3. On the master, validate the parameters required to set up replication. The best way is as follows:

$ psql -c "select name, setting from pg_settings where name IN ('listen_addresses','archive_mode','archive_command','wal_keep_segments','restore_command')"

4. Modify parameters that require modification on the master:

$ psql -c "ALTER SYSTEM SET listen_addresses TO '*'";
$ psql -c "ALTER SYSTEM SET archive_mode TO 'ON'";
$ psql -c "ALTER SYSTEM SET archive_command TO 'cp %p /archives/%f'";
$ psql -c "ALTER SYSTEM SET restore_command TO 'cp /archives/%f %p'";
$ psql -c "ALTER SYSTEM SET wal_keep_segments TO '100'";

5. Restart the master if required or reload it, depending on the parameters modified:

$ pg_ctl -D $PGDATA restart -mf

Reload the master using the following command:

$ pg_ctl -d $PGDATA reload

6. Run pg_basebackup from the standby to take a backup of the master:

$ pg_basebackup -h <master_ip> -U replicator -p 5432 -D $PGDATA -Fp -Xs -P -R

7. Validate the mandatory parameters needed for replication on the standby:

$ cat $PGDATA/postgresql.auto.conf

8. Add the primary_conninfo setting and standby.signal if they do not exist:

$ echo "primary_conninfo = 'user=replicator password=secret host=<master_IP> port=5432 sslmode=prefer sslcompression=0 gssencmode=prefer krbsrvname=postgres target_session_attrs=any'" >> $PGDATA/postgresql.auto.conf
$ echo "standby_mode = 'ON'" >> $PGDATA/postgresql.auto.conf
$ touch $PGDATA/standby.signal

9. Start the standby server or reload the configuration, depending on the parameter changes made:

$ pg_ctl -D $PGDATA start

Or, using the following command:

$ sudo systemctl start postgresql-13

How it works…

The first step to setting up streaming replication is creating a replication user that has a REPLICATION role.
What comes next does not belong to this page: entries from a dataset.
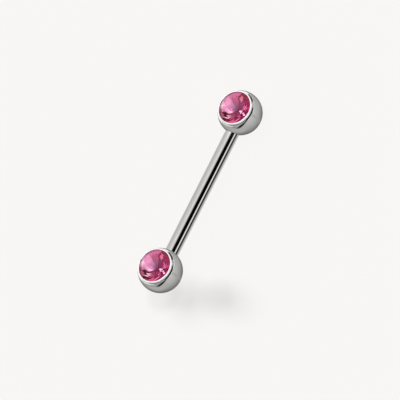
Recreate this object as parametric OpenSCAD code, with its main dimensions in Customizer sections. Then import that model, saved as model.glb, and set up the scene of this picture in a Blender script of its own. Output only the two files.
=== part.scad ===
// Straight barbell with a ball at each end, each holding a cut stone in a raised bezel.
// It lies on its balls with the stones facing up. All sizes are in millimetres.

/* [Bar] */
// Diameter of the bar
bar_d = 1.6; // [1.4:0.1:1.8]
// Length of the bar between its two shoulders
bar_len = 16; // [10:1:22]
// Width of the chamfer on each shoulder
bar_chamfer = 0.08; // [0.04:0.02:0.12]
// Diameter of the stud that enters each ball
stud_d = 1.2; // [1:0.1:1.2]
// Length of each stud beyond its shoulder
stud_len = 1; // [0.8:0.05:1]

/* [Balls] */
// Diameter of each ball
ball_d = 5; // [4.9:0.1:5.3]
// Distance of the bar's axis behind the ball's centre, away from the stone
bar_set_back = 0.45; // [0.4:0.05:0.6]
// Distance from the ball's centre to the face that the bar's shoulder meets
seat_face = 1.9; // [1.8:0.05:2]
// Clearance of the bar, its shoulders and its studs in the balls
fit_gap = 0.03; // [0.02:0.01:0.06]
// Radius of the edge where the ball's round surface meets the flat ledge round the bezel
ledge_r = 2.19; // [2.17:0.01:2.21]

/* [Bezel] */
// Radius of the bezel's opening, where its lip meets the stone
lip_r = 1.85; // [1.82:0.01:1.86]
// Radius of the bezel's outside at its foot, on the ledge
collar_foot_r = 2.06; // [2.05:0.01:2.08]
// Radius of the bezel's outside at its rim
collar_top_r = 2.05; // [2.04:0.01:2.06]
// Height of the bezel's rim above its lip
rim_lift = 0.13; // [0.11:0.01:0.15]

/* [Stones] */
// Diameter of each stone at its girdle
stone_d = 3.86; // [3.8:0.02:3.9]
// Height of the girdle's top above the ledge
girdle_lift = 0.16; // [0.14:0.01:0.18]
// Thickness of the girdle at its thinnest
girdle_t = 0.06; // [0.05:0.01:0.08]
// Share of the stone's diameter that its table takes
table_share = 0.66; // [0.55:0.01:0.7]
// Slope of the crown's main facets, in degrees
crown_slope = 33; // [30:1:36]
// Slope of the crown's girdle facets, in degrees
crown_girdle_slope = 41; // [39:1:43]
// Slope of the pavilion's main facets, in degrees
pavilion_slope = 36; // [34:0.5:37]
// Gap between a stone and its seat
stone_gap = 0.02; // [0.02:0.01:0.03]
// Turn of each stone in its bezel, in degrees
stone_turn = 34; // [0:1:45]

/* [Hidden] */
$fn = 96;

ball_r = ball_d / 2;
stone_r = stone_d / 2;
ball_x = bar_len / 2 + fit_gap + seat_face;
bar_z = ball_r - bar_set_back;

// The ball's round surface ends at this height, and the bezel stands up from there
ledge_h = sqrt(pow(ball_r, 2) - pow(ledge_r, 2));
girdle_h = ledge_h + girdle_lift;

// The lip clears the stone's girdle facets, and the rim above it has rounded edges
lip_h = girdle_h + (stone_r - lip_r) * tan(crown_girdle_slope) + stone_gap;
rim_h = lip_h + rim_lift;
rim_outer_round = 0.04;
rim_inner_round = 0.06;
lip_slant = 0.02;
round_step = 15;
hole_bottom_gap = 0.05;

// A tier has this many facets, or twice as many next to the girdle
tier = 8;
half_tier_angle = 180 / tier;
quarter_tier_angle = 90 / tier;
cutter = 3 * stone_d;

// Along the line between two mains, the girdle facets reach in to star_r, where the star facets begin
main_rise = tan(crown_slope);
girdle_rise = cos(quarter_tier_angle) * tan(crown_girdle_slope);
star_r = stone_r * (girdle_rise - main_rise) / (girdle_rise - cos(half_tier_angle) * main_rise);
star_h = girdle_h + (stone_r - star_r) * girdle_rise;
table_r = table_share * stone_r;
table_h = girdle_h + (stone_r - table_r) * main_rise;
table_edge_r = table_r * cos(half_tier_angle);
star_slope = atan((table_h - star_h) / (star_r - table_edge_r));

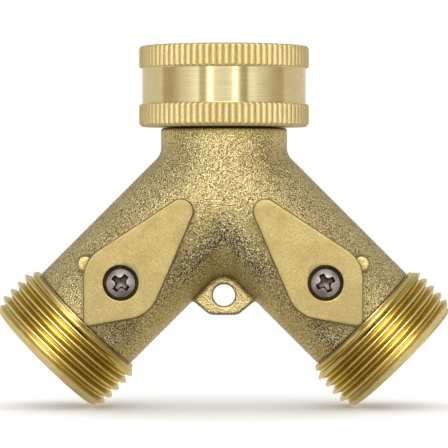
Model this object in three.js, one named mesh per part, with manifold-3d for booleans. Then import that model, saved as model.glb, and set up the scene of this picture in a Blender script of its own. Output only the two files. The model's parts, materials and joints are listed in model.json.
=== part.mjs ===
// Two-way garden hose splitter in brass: a swivel inlet nut, two male outlets at 45 degrees,
// and a quarter-turn ball valve with a flat lever in each arm. Millimetres, +Z up, front is -Y.
// The origin is on the inlet axis, level with the lowest points of the two outlets.
import * as THREE from 'three';
import { mergeVertices } from 'three/addons/utils/BufferGeometryUtils.js';
import Module from 'manifold-3d';

// Pipe thread G 3/4 (55 degree Whitworth form), used on the nut and on both outlets.
const PITCH = 1.814;
const THREAD_MAJOR_R = 13.22;
const THREAD_MINOR_R = 12.06;
const THREAD_CREST_HALF = 0.151;
const THREAD_FLANK_SLOPE = Math.tan(THREE.MathUtils.degToRad(27.5));
const THREAD_CLEAR = 0.05;

// Body. Neck heights are measured from the point where the neck and arm axes meet,
// and arm stations along each arm axis from the same point.
const ARM_ANGLE = THREE.MathUtils.degToRad(135);
const TUBE_R = 11.3;
const KNUCKLE_STEP = 0.05;
const BOSS_ROOT = TUBE_R / 2;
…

We may use the superuser postgres for this purpose but it is not recommended. Once the user is created, we need to add an entry in the pg_hba.conf file of the master to allow replication connections from the standby, as seen in Step 2. It is important to replace <slave_ip_address>/32 with the standby server IP or hostname/subnet so that the replication connections are allowed by the master.

As seen in Step 3, there are some parameters that play a vital role when we set up streaming replication. Except for listen_addresses, most of the default parameters hold good for replication. But, if all these parameters are set appropriately, then we shall have a perfect replication setup.

As an example, in Step 4, we see that listen_addresses is set to ‘*’ to allow a specific IP interface or all (using *) to connect to the master. To enable archiving, we can set archive_mode to ‘ON’ and archive_command can be set to the shell command that can be used by the archiver process to copy the completed WAL segment to a safe location for recovery purposes.

Additionally, we can set restore_command, which will help when the master becomes a standby in the future. This parameter must set with the shell command that is used to fetch an archived WAL segment from the archive location. If this parameter is set on the master, it also gets replicated to the standby upon backup, so it need not be set twice. And finally, wal_keep_segments can be set with the number of WAL segments that are to be retained by the master server at any given time. This will help when the standby need not fetch WALs from the archive location if it gets lagged in replication by a few WALs.

Once all the parameters have been properly set, we can move on to Step 5 to restart the master server if the listen_addresses or archive_mode parameters have been modified, otherwise, this step can be skipped with just a reload of the configuration.

We can now proceed to Step 6, to back up the master’s data directory from the standby. In Step 6, we used pg_basebackup with plain format (-Fp). If the master server is huge in size, we may use pg_basebackup with compressed tar format (-Ft -z) on the master and copy the backup to the standby to restore it. This was discussed in the Restore of a backup taken using pg_basebackup tutorial.

If you noticed the command used in Step 6 carefully, it contains the command-line argument -R. This creates the replication of specific files and entries in the data directory of the standby. You may use multiple approaches such as rsync or any other disk backup methods to copy the master’s data directory to the standby. Depending on the backup method we choose, we need to set a few parameters that are not automatically taken care of, as seen in the case of pg_basebackup with -R.

We then proceed to validate the mandatory parameters needed to set up streaming replication on the standby in Step 7. The parameter primary_conninfo is automatically added when we use -R with pg_basebackup. Otherwise, we need to add a similar entry as seen in Step 8, to tell the standby how to connect to the master. We must replace <master_IP> with the master server’s IP address or hostname. There is an important file (standby.signal) that must exist in a standby data directory to help Postgres determine its state as a standby. It is automatically created when we use the -R option while performing pg_basebackup. If not, we may simply use touch to create this empty file as seen in Step 8. And then, to tell that the database is in standby mode, we need to set standby_mode to ON.

And the last step, Step 9, is to start the standby server using pg_ctl.